Professor Mark Patterson Exchanges Antitrust Knowledge with Italian Competition Authority


This spring, Fordham Law Professor Mark R. Patterson is spending part of his sabbatical working at the Italian Competition Authority in Rome. Patterson, a co-director of the Fordham Center on European Union Law, previously served as a visiting professor at Bocconi University in Milan during the 2011 and 2015 spring semesters and as a visiting fellow at the European University Institute in Florence from September 2006 to June 2007.

Patterson recently spoke with the Fordham Law newsroom about his current work, how U.S. and European antitrust law compare, and what he hopes to bring back to Fordham from his latest experience in Italy. 

How did you connect with the Italian Competition Authority (the Autoritá Garante della Concorrenza e del Mercato)? Did your previous experiences in Florence and Milan play any part in your current opportunity?

I had met the president of the authority, Giovanni Pitruzzella, and one of its commissioners, Gabriella Muscolo, several times at Fordham’s annual antitrust conferences and at conferences in Europe. At one of these conferences President Pitruzzella and I discussed doing an informal exchange. As a result, President Pitruzzella came to Fordham for a week last fall, where he delivered a talk in connection with our Center on EU Law and taught two sessions of my Antitrust Law course, which covers both U.S. and EU law. The second part of the exchange is my current visit to the authority.

What are your responsibilities at the authority? How many months are you scheduled to be there? How is this opportunity different from your past experiences in Italy?

I am spending about two months at the authority. I don’t have official responsibilities, partly for reasons of confidentiality, but I am attending some hearings and consulting with authority staff on some of their projects, including ones on big data and algorithms in antitrust. I am also giving some seminars and talks, both at the authority and at universities in Italy.

What do you hope to impart about American law to the people you are working with? What do you hope to learn about Italian law/European law?

Antitrust law is an area in which practitioners often need expertise in multiple jurisdictions; for that reason, Barry Hawk established Fordham’s Annual Conference on International Antitrust Law and Policy more than 40 years ago. So the attorneys and economists at the Italian authority are pretty familiar with U.S. law, and I teach EU antitrust in my course, too, as I mentioned. That said, there is value on both sides, I think, in seeing through informal conversations how we each approach and think about the issues.

How would you compare antitrust law in Italy and Europe to antitrust law in America? Similarities? Differences?
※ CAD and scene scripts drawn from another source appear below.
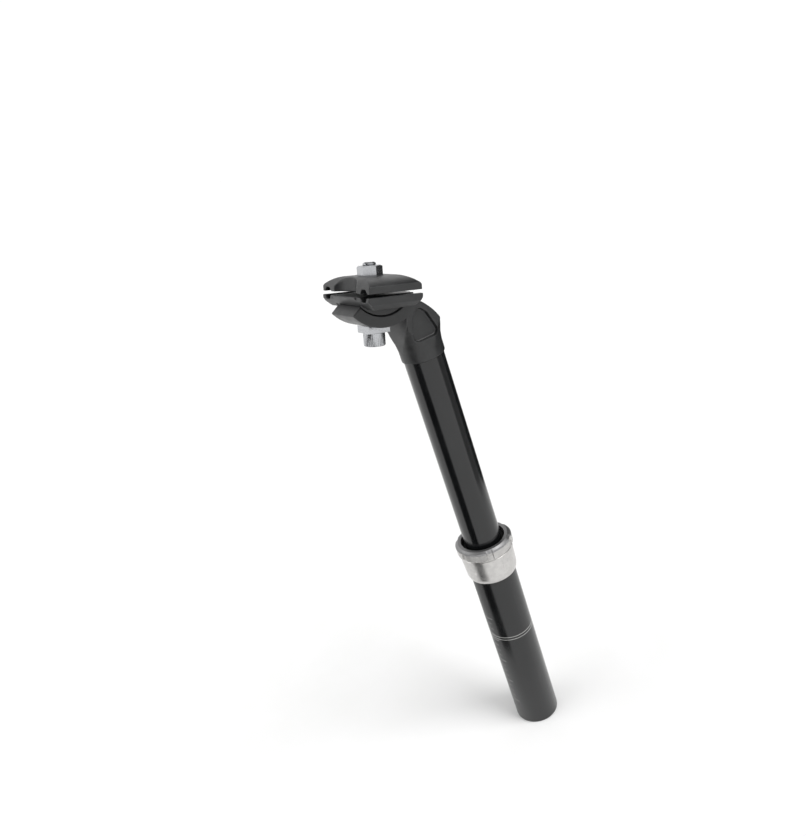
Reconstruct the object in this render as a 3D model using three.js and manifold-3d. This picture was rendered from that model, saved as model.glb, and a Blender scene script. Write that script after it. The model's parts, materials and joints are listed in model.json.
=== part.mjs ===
// Telescopic suspension seatpost for a bicycle, 31.6 mm x 350 mm, in millimetres.
//
// The stanchion slides down into the outer tube against a coil spring. A screwed lock collar holds the
// wiper and the upper bush, three keys stop the stanchion turning, and a screwed plug in the foot sets the
// spring's preload. The forged head carries a cradle and an upper clamp that grip the two saddle rails, drawn
// together by one bolt. The cradle rocks in the head's round seat, which sets the saddle's tilt.
//
// Frame: +Z up the post's axis, +X towards the front of the bicycle, origin at the centre of the tube's foot.

import * as THREE from "three";
import { mergeVertices } from "three/addons/utils/BufferGeometryUtils.js";
import Module from "manifold-3d";

// ---------------------------------------------------------------- driving dimensions

const POST_R = 15.8; // outside of the tube that the bicycle's frame clamps
const STANCHION_R = 13;
const RAIL_CENTRE_Z = 350; // post length, foot to rail centre, at full extension
const SETBACK = 20; // rail centre behind the post's axis
const REST_TILT = THREE.MathUtils.degToRad(17); // nose-down from square, to level the saddle
const TILT_LIMIT = THREE.MathUtils.degToRad(10); // either way from rest
const TRAVEL = 50;

const RUNNING_GAP = 0.1; // radial, between pieces that slide
const FIT_GAP = 0.05; // radial, between pieces that are pressed or screwed together
const FACE_GAP = 0.1; // between end faces that touch

const ROUND = 48; // sides of a large circle
const SMALL_ROUND = 24;

// Outer tube
const BORE_R = 14.2;
const TUBE_TOP = 145.5;
const KEY_COUNT = 3;
const KEY_WIDTH = 3;
const KEYWAY_R = 14.9;

// Lock collar, which screws over the tube's top end
const COLLAR_FOOT = 133.8;
const COLLAR_TOP = 161.4;
const COLLAR_FOOT_R = 17.6;
const COLLAR_NECK_R = 18.6; // top of the tapered body
const COLLAR_FLANGE_R = 19.9;
const COLLAR_FLANGE_HEIGHT = 7;
const COLLAR_BEVEL_HEIGHT = 2; // round the flange's top
const COLLAR_BEVEL_R = 17.6;
const COLLAR_MOUTH_R = 15.3; // a lip over the wiper
const COLLAR_BORE_R = POST_R + RUNNING_GAP;
const COLLAR_THROAT_R = 13.6;
const COLLAR_SHOULDER_Z = 148.5;
const WIPER_SEAT_R = 17;
const WIPER_SEAT_Z = 153.9;
const WIPER_HEIGHT = 4.3;

// Upper bush and the rubber ring under it
const BUSH_FOOT = 123;
const BUSH_FLANGE_R = 15.7;
const TOP_OUT_RING_HEIGHT = 5;

// Stanchion
const STANCHION_BORE_R = 11.1;
const STANCHION_FOOT = 84;
const STANCHION_TOP = 300;
const GUIDE_RING_Z = [86, 102]; // groove for the lower guide ring
const GUIDE_RING_SEAT_R = 12.4;
const KEY_FOOT = 104;
const KEYWAY_FOOT = KEY_FOOT - TRAVEL - 2;
const KEY_SEAT_R = 12;
const STOP_FOOT = 160.2;
const STOP_TOP = 168;
const SNAP_RING_THICKNESS = 1.4;
const SNAP_GROOVE_R = 12.1;

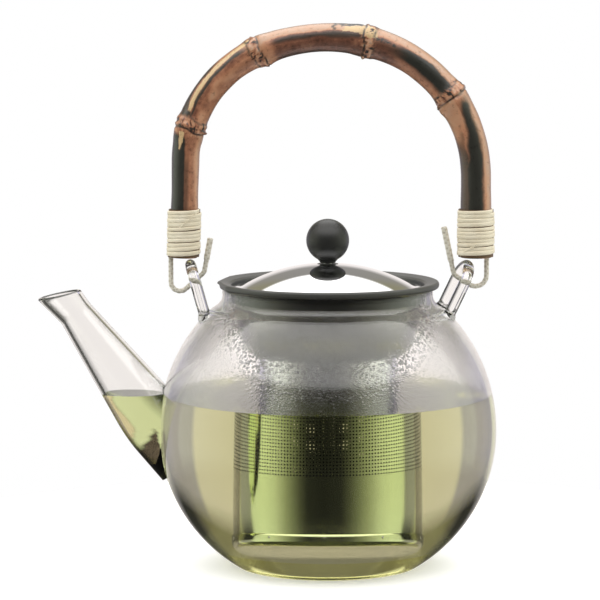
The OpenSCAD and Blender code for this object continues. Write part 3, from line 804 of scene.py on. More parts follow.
# spot welds that hold the cap on the tube
def beads(name, points, normals, r, body, mat_, flat=0.35):
    verts, faces = [], []
    for p, n in zip(points, normals):
        p, n = np.array(p, float), np.array(n, float)
        n /= np.linalg.norm(n)
        a = np.cross(n, [0, 0, 1.0]); a /= np.linalg.norm(a)
        b = np.cross(n, a)
        base = len(verts)
        verts.append(p + n * r * flat)
        for i in range(1, 5):
            th = pi / 2 * i / 4
            for j in range(12):
                t = 2 * pi * j / 12
                verts.append(p + n * r * flat * cos(th) + r * sin(th) * (cos(t) * a + sin(t) * b))
        for j in range(12):
            faces.append([base, base + 1 + j, base + 1 + (j + 1) % 12])
            for i in range(3):
                q = base + 1 + i * 12
                faces.append([q + j, q + 12 + j, q + 12 + (j + 1) % 12, q + (j + 1) % 12])
    ob = make_obj(name, verts, faces, (mat_,))
    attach(ob, body)
    return ob
angs = [radians(-90 + d) for d in (-43, -2, 40, 85, 130, 175, -88, -133)]
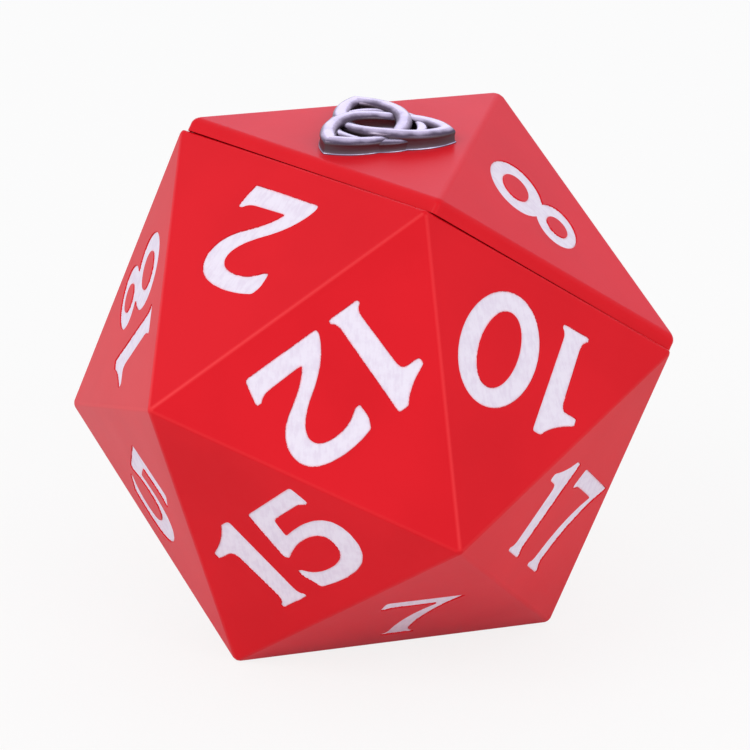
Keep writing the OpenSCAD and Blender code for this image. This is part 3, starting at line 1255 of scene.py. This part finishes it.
@dataclass
class NumberFill:
    """The paint that lies in one sunk number.

    Attributes:
        number: The number.
        body: The half that it is in.
        edge_drop: How much lower the paint is at its edge.
        edge_width: How broad that sloping edge is.
        bead: How high the bead of paint beside the edge stands.
        bead_width: How broad the bead is.
        heap: How much higher the paint lies than the flat fill of the CAD node.
    """

    number: int
    body: Body
    edge_drop: float = 0.12 * MM
    edge_width: float = 0.24 * MM
    bead: float = 0.08 * MM
    bead_width: float = 0.3 * MM
    heap: float = 0.2 * MM

    def mesh(self) -> Mesh:
        """The fill, with a low bead just inside its edge where the brush left more paint.

        Returns:
            The mesh, in the row frame, with its rim layer and its brush map.
        """
        bm, out = NumberForm(self.number).solid()
        layer = bm.verts.layers.float.new("rim")
        shown = flat_faces(bm, lambda face: face.normal.dot(out) > FACING)
        outline = {vert for face in shown for vert in face.verts}
        bmesh.ops.translate(bm, verts=list(outline), vec=out * self.heap)
        ring = self._step_in(bm, shown, self.edge_width)
        field = self._step_in(bm, shown, self.bead_width)
        for verts, value in ((outline - ring, 1.0), (ring - field, 0.5)):
            for vert in verts:
                vert[layer] = value
        bmesh.ops.translate(bm, verts=list(outline - ring), vec=out * -self.edge_drop)
        bmesh.ops.translate(bm, verts=list(ring - field), vec=out * self.bead)
        split_broad(bm)
        self._lay_brush_map(bm, out)
        return as_mesh(f"number_{self.number}", bm)

    @staticmethod
    def _step_in(bm: BMesh, faces: list[BMFace], width: float) -> set[BMVert]:
        """Insets the faces, and returns the vertices round what is left of them."""
        bmesh.ops.inset_region(bm, faces=faces, thickness=width, use_boundary=True)
        return {vert for face in faces for vert in face.verts}

    @staticmethod
    def _lay_brush_map(bm: BMesh, out: Vector) -> None:
        """Gives the fill a map in metres, with V up the number's face.

        Args:
            bm: The fill.
            out: The direction out of the die's face.
        """
        side = Vector((0, 0, 1)).cross(out)
        side = side.normalized() if side.length > 0.1 else Vector((1, 0, 0))
        up = out.cross(side)
        layer = bm.loops.layers.uv.new("brush")
        for face in bm.faces:
            for loop in face.loops:
                loop[layer].uv = (loop.vert.co.dot(side), loop.vert.co.dot(up))

    def build(self, material: Material) -> Object:
        """Makes the piece."""
        name = NumberForm(self.number).node
        return hand_over(f"{name}_fill", self.mesh(), material, self.body, name)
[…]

Well, that’s a complicated question. It’s often said that EU antitrust law is more apt to intervene in the conduct of dominant firms, and there is at least some truth in that. The EU’s enforcement action against Google and a recent German case (and a just-initiated Italian inquiry) regarding Facebook are examples. Because my scholarship focuses on antitrust treatment of information issues, these European actions involving information platforms are particularly relevant to my work. Also, the jurisdiction of the Italian authority, like the U.S. Federal Trade Commission’s, covers not only antitrust but also consumer protection. Some information issues straddle those two areas, so the authority’s work is particularly interesting to me in that respect as well.

What do you hope to bring back to Fordham, both in terms of your teaching and scholarship, from this experience?

My scholarship has often addressed both U.S. and EU law, because that’s the nature of antitrust practice, but seeing things from the inside of an EU national competition authority will be useful. Also, both Professor Martin Gelter and I, as co-directors of the Law School’s Center on EU Law, suggest that our students take advantage of the Law School’s opportunities to learn about EU law, particularly if they are interested in areas like antitrust that involve cross-border work. My hope is that developing ties between Fordham and EU institutions like the Italian Competition Authority will help encourage our students to broaden their job and practice opportunities.